* [Task]:
Reproduce the material in full, exactly as written.

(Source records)

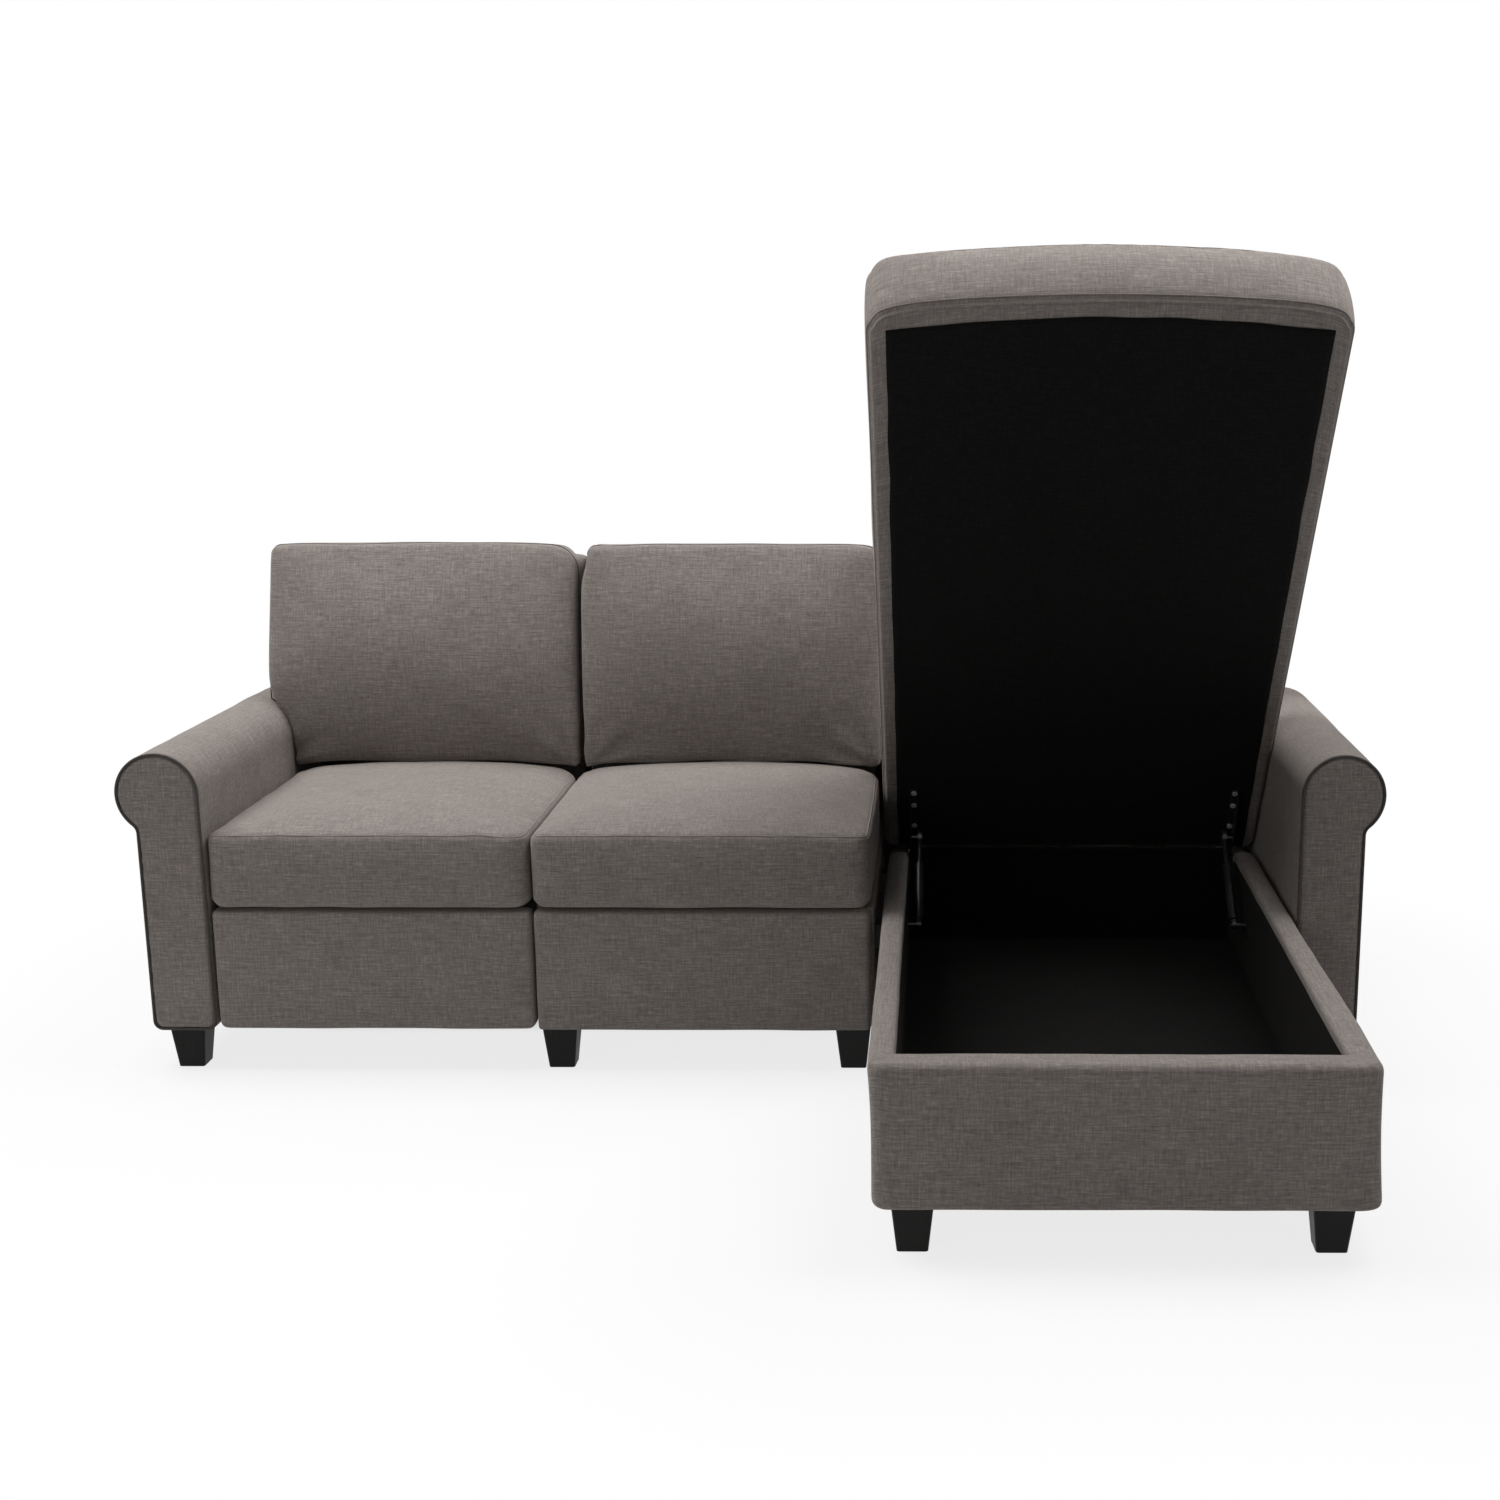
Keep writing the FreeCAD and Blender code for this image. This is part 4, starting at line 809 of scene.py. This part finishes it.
def make_panel(node, name, body, corners, edges, bulge, seed, grow=(0, 0, 0), turned=False):
    """A padded board with rounded corners and a gently full face. A turned one faces back."""
    box_low, box_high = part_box(node)
    low = np.array(box_low) - np.array([grow[0], 0, 0])
    high = np.array(box_high) + np.array([grow[1], 0, grow[2]])
    fine = min(finest_step, (high[1] - low[1]) / 4)
    coarse = (coarse_step, max(fine * 2, 0.008), coarse_step)
    points, quads, weave, share, _ = block(low, high, fine, coarse)
    u, v, w = share.T
    points = rounded_block(points, low, high, *corners, *edges)
    face = v if turned else 1 - v
    points[:, 1] += (1 if turned else -1) * bulge * (plateau(u, 4) * plateau(w, 3)) * face
    points = pushed_out(points, quads, 0.0012 * unevenness(points, 0.14, seed) * face)
    make_piece(name, points, quads, weave, [node], fill=0.5, body=body)


# Arms

def arm_sides(z, inset):
    """Inner and outer distance of the arm's outline from the sofa's middle, at each height."""
    inner = arm_inner + inset
    outer = arm_inner + arm_thickness - inset
    bottom = arm_bottom + inset
    corner = arm_corner_radius
    roll = arm_roll_radius - inset
    neck = arm_neck_radius + inset
    roll_x = arm_inner + arm_roll_radius
    neck_x = outer + neck
    neck_z = arm_roll_height - math.sqrt((roll + neck) ** 2 - (neck_x - roll_x) ** 2)
    meet_z = arm_roll_height + (neck_z - arm_roll_height) * roll / (roll + neck)
    low = np.sqrt(np.clip(corner ** 2 - np.clip(bottom + corner - z, 0, corner) ** 2, 0, None))
    dip = corner - low
    rise = np.sqrt(np.clip(roll ** 2 - (z - arm_roll_height) ** 2, 0, None))
    x_in = np.where(z > arm_roll_height, roll_x - rise, inner + dip)
    bend = neck_x - np.sqrt(np.clip(neck ** 2 - (z - neck_z) ** 2, 0, None))
    x_out = np.where(z < neck_z, outer - dip, np.where(z < meet_z, bend, roll_x + rise))
    return x_in, x_out


def arm_heights(inset, count):
    """Heights from the arm's bottom to its top, closer together near both."""
    bottom = arm_bottom + inset
    top = arm_roll_height + arm_roll_radius - inset
    return bottom + (top - bottom) * (1 - np.cos(np.linspace(0, math.pi, count))) / 2


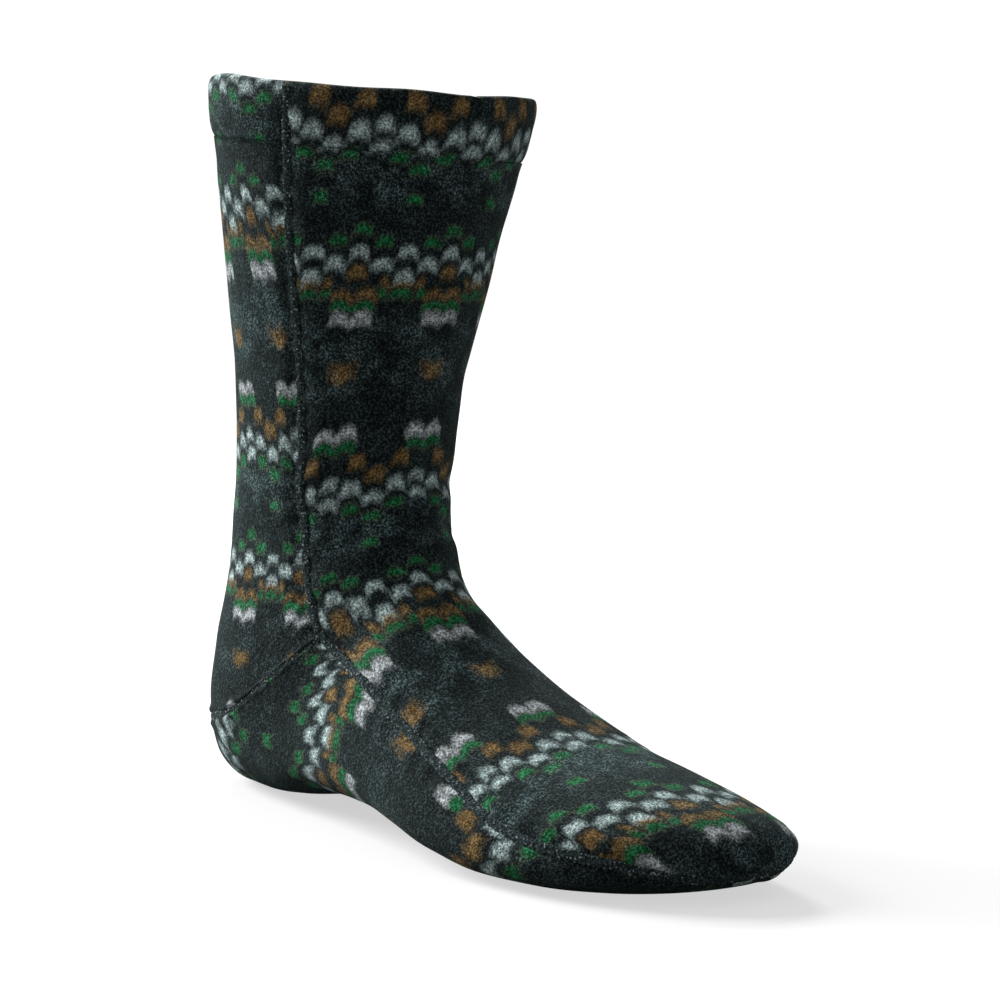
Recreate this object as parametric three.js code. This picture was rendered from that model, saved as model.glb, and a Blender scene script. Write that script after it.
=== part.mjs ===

* [Correct output]:
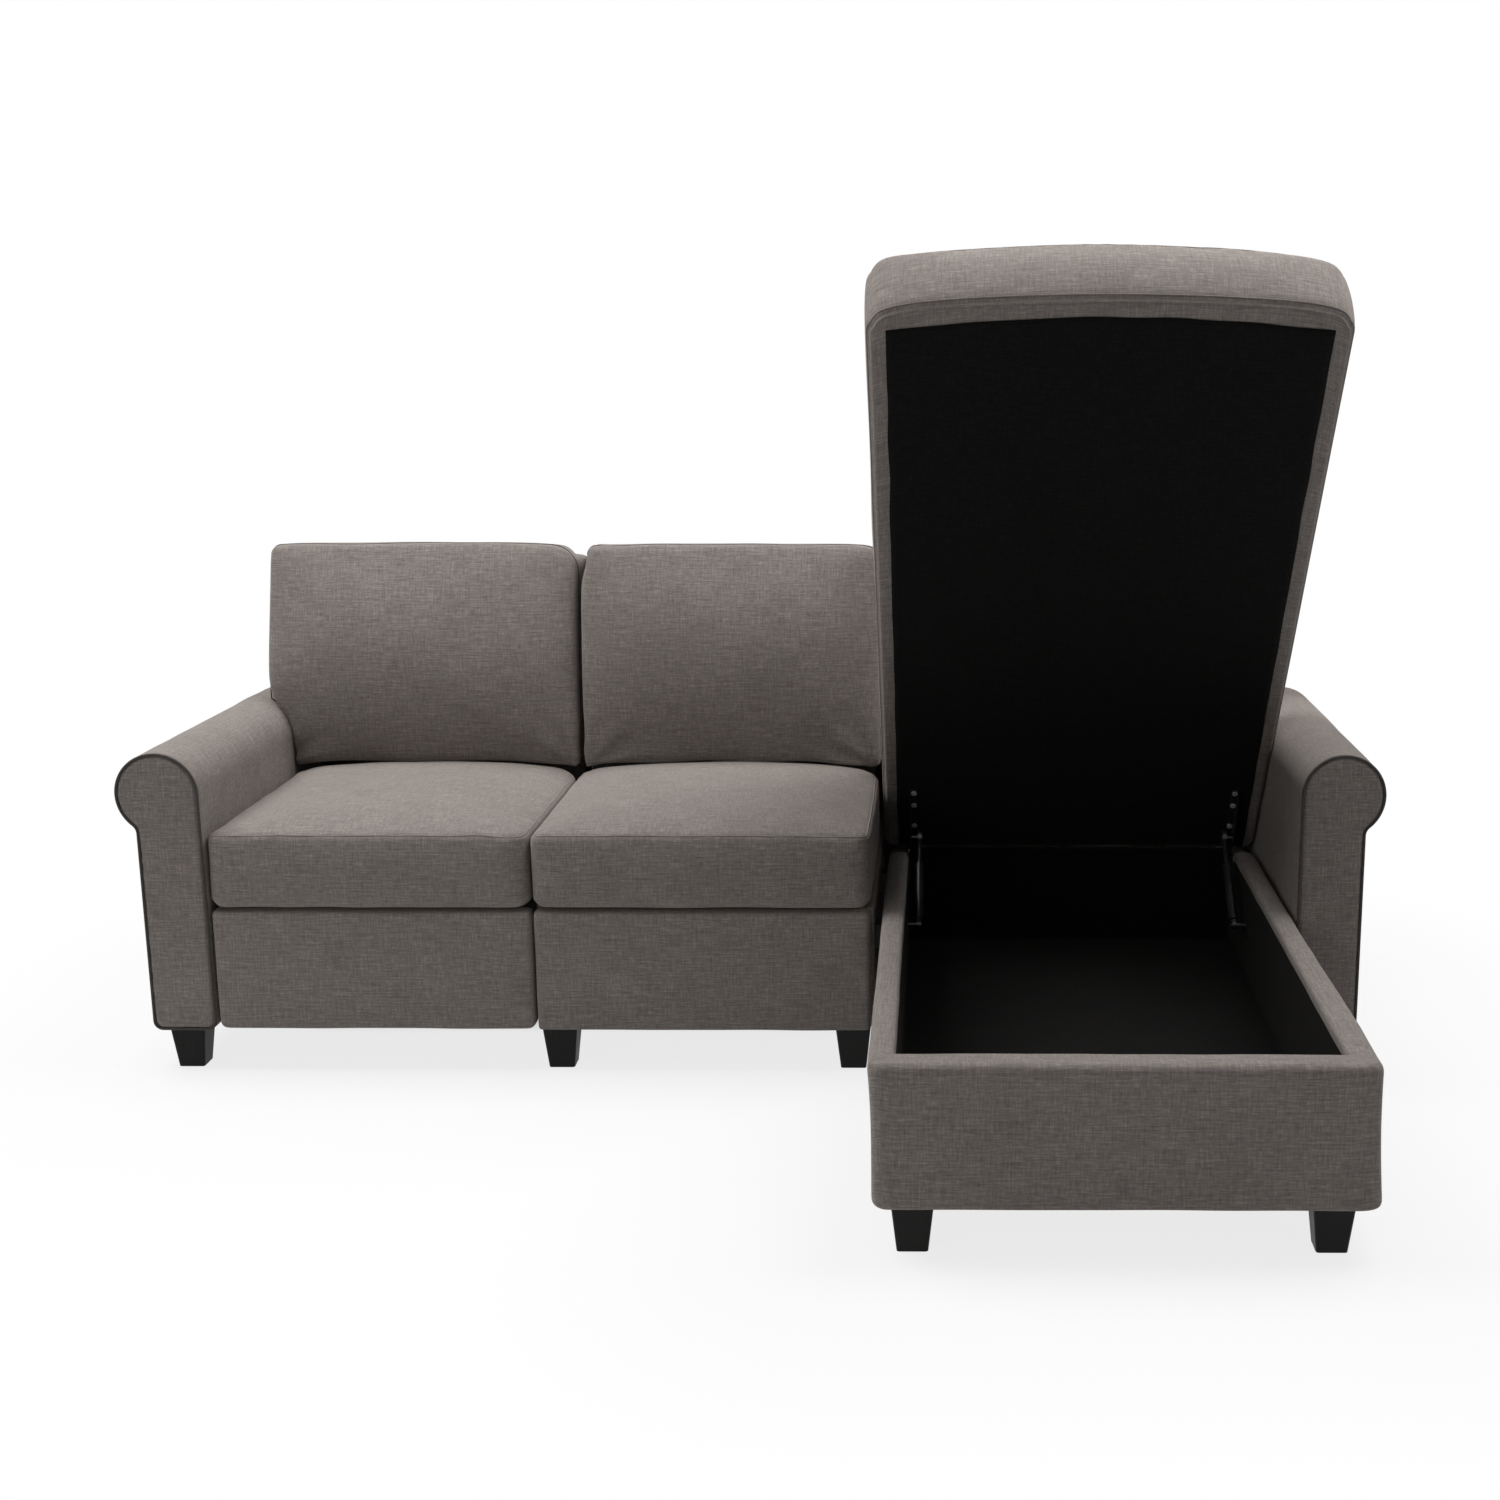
Keep writing the FreeCAD and Blender code for this image. This is part 4, starting at line 809 of scene.py. This part finishes it.
def make_panel(node, name, body, corners, edges, bulge, seed, grow=(0, 0, 0), turned=False):
    """A padded board with rounded corners and a gently full face. A turned one faces back."""
    box_low, box_high = part_box(node)
    low = np.array(box_low) - np.array([grow[0], 0, 0])
    high = np.array(box_high) + np.array([grow[1], 0, grow[2]])
    fine = min(finest_step, (high[1] - low[1]) / 4)
    coarse = (coarse_step, max(fine * 2, 0.008), coarse_step)
    points, quads, weave, share, _ = block(low, high, fine, coarse)
    u, v, w = share.T
    points = rounded_block(points, low, high, *corners, *edges)
    face = v if turned else 1 - v
    points[:, 1] += (1 if turned else -1) * bulge * (plateau(u, 4) * plateau(w, 3)) * face
    points = pushed_out(points, quads, 0.0012 * unevenness(points, 0.14, seed) * face)
    make_piece(name, points, quads, weave, [node], fill=0.5, body=body)


# Arms

def arm_sides(z, inset):
    """Inner and outer distance of the arm's outline from the sofa's middle, at each height."""
    inner = arm_inner + inset
    outer = arm_inner + arm_thickness - inset
    bottom = arm_bottom + inset
    corner = arm_corner_radius
    roll = arm_roll_radius - inset
    neck = arm_neck_radius + inset
    roll_x = arm_inner + arm_roll_radius
    neck_x = outer + neck
    neck_z = arm_roll_height - math.sqrt((roll + neck) ** 2 - (neck_x - roll_x) ** 2)
    meet_z = arm_roll_height + (neck_z - arm_roll_height) * roll / (roll + neck)
    low = np.sqrt(np.clip(corner ** 2 - np.clip(bottom + corner - z, 0, corner) ** 2, 0, None))
    dip = corner - low
    rise = np.sqrt(np.clip(roll ** 2 - (z - arm_roll_height) ** 2, 0, None))
    x_in = np.where(z > arm_roll_height, roll_x - rise, inner + dip)
    bend = neck_x - np.sqrt(np.clip(neck ** 2 - (z - neck_z) ** 2, 0, None))
    x_out = np.where(z < neck_z, outer - dip, np.where(z < meet_z, bend, roll_x + rise))
    return x_in, x_out


def arm_heights(inset, count):
    """Heights from the arm's bottom to its top, closer together near both."""
    bottom = arm_bottom + inset
    top = arm_roll_height + arm_roll_radius - inset
    return bottom + (top - bottom) * (1 - np.cos(np.linspace(0, math.pi, count))) / 2


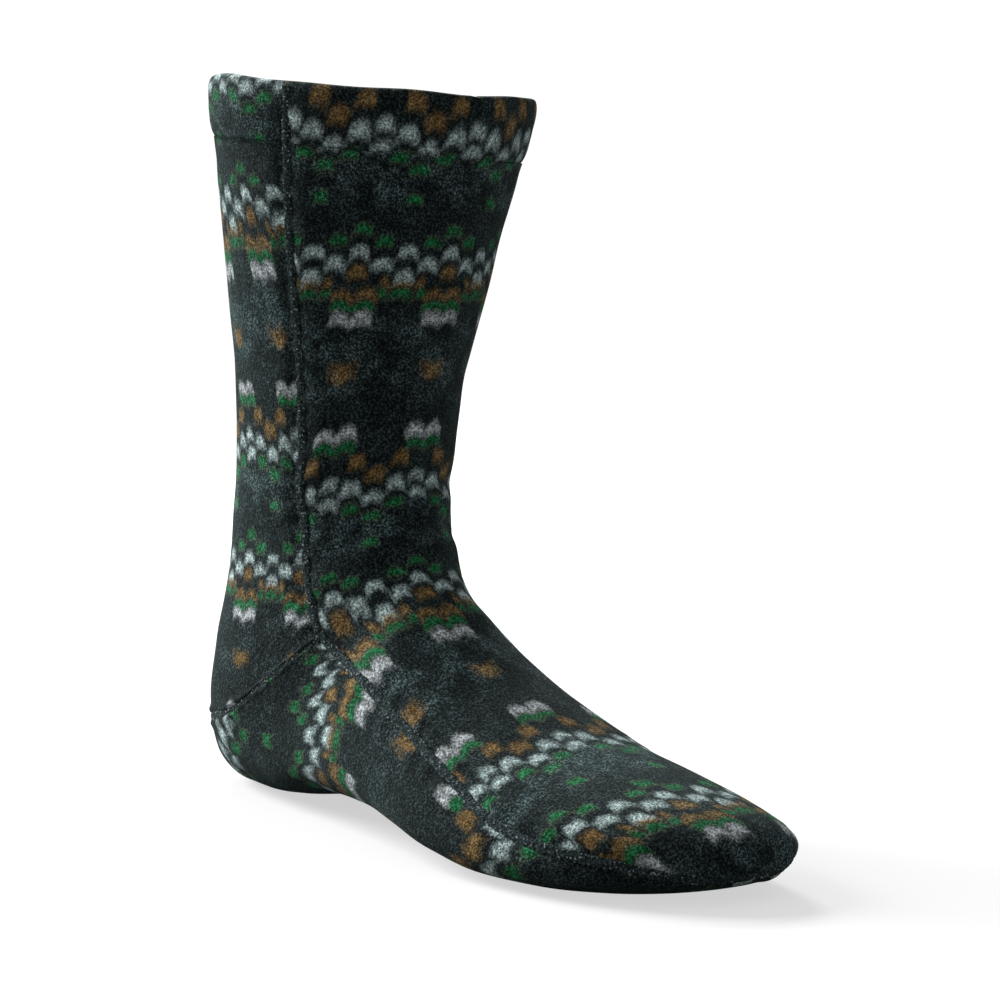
Recreate this object as parametric three.js code. This picture was rendered from that model, saved as model.glb, and a Blender scene script. Write that script after it.
=== part.mjs ===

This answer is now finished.